E assim se dá o trabalho do elenco. Em um contexto que beira a histeria, os atores nos presenteiam com atuações divertidas, subversivas e (principalmente) consistentes. Durante a apresentação, a maior parte dos atores encarna mais de um personagem, mostrando completo domínio do trabalho desenvolvido. A bela Alice (interpretada por Lisa Favero) destoa do quórum com um atuação mais branda e comedida, permitindo pequenos intervalos nos quais se deixa levar pelo ritmo dos acontecimentos. Esse descompasso funciona perfeitamente, dando a medida do quanto Alice é (ou não) parte daquele país das maravilhas. O chapeleiro, brilhantemente atuado por Patrícia Selonk, merece o destaque: com uma proposta consciente, traz um personagem perturbador e inquietante, sem por isso, deixar de ser cativante. E, por último, mas não menos importante, Simone Mazzer deu a Rainha de Copas um ar louco e sacana realmente interessante.
A trilha sonora, também assinada pelo diretor, apresenta clássicos do rock n’roll internacional encaixado em momentos exatos. Trazendo a noção de rebeldia e loucura, no tom certo, ecoando junto ao conjunto barulhento do elenco. Os figurinos, em sua maioria, são desenvolvidos em uma paleta de cores cruas e sóbrias, em contraponto ao colorido de algumas indumentárias. Essa opção não só se contrapõe ao contexto geral do número, como deixa esses detalhes ainda mais vibrantes…. Ou seja: mais uma vez genial.
Diferindo da maior parte das montagens do clássico, esse espetáculo é integralmente direcionado ao público adulto. Não somente por falar “coisas que crianças não devem ouvir” (seja lá o que isso signifique), mas por trazer reflexões que propõem a esse público o processo digestivo. Um outro diferencial, dentro dessa linha, é que o espetáculo desenvolve de forma clara a possível relação entre Alice e o autor das obras (fato que é desconsiderado na maior parte das montagens para telas ou palcos), tratando algumas contradições abertamente. A título de contextualização, Carroll certa vez declarou gostar de crianças, meninas, além de fotografa-las em poses sensuais (com o consentimento das respectivas famílias). Contudo, de acordo com os pesquisadores Hughes Lebailly e Karoline Leach, neste período, havia a relação das imagens de meninas e o “culto da criança vitoriana”. Esse modismo justifica para alguns a relação de Carroll com meninas, limitando ao plano artístico. Sabe-se, no entanto, que o autor escrevia cartas as suas modelos, as quais tratava como “amiguinhas”, e que a família de Alice Pleasance Liddell rompeu relações com o autor (20 anos mais velho que a menina, nesta ocasião com 11 anos de idade). Como tudo, o que se referia a Alice foi arrancado do diário de Carroll e as cartas queimadas, o que se especula é que o mesmo tenha expressado interesse de se casar com a jovem, ou que o caso fosse, na verdade, com a mãe da moça. Não se sabe ao certo a que ponto chegou a relação entre fotógrafo e modelo, o que se sabe é que Lewis era solteiro e a Alice nunca acusou Carroll de abuso sexual.

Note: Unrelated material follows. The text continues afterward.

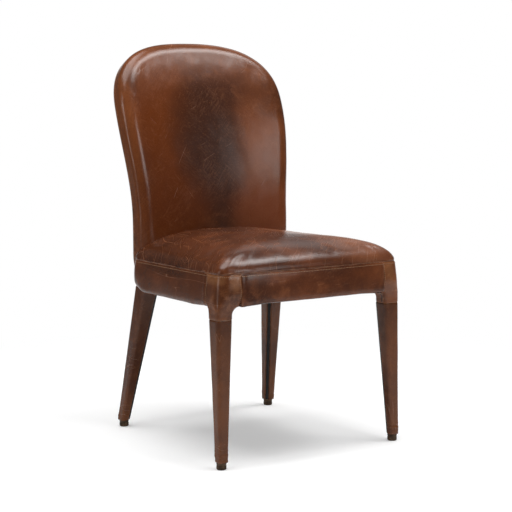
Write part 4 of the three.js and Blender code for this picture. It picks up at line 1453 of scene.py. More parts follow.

A peça ficará em cartaz até o dia 20 de fevereiro, e vale a pena uma visita!
Nota da autora
Eu gostaria muitíssimo de contar para vocês os “pormenores” dessa peça incrível. E me perdoem a superficilidade em dados momentos. Mas o que vivi nesta noite é tão diferente do que estamos acostumados a assistir, que seria dar spoiler me aprofundar mais. Então, reforço que é um espetáculo que vale a pena! O mais…. é importante que vocês descubram.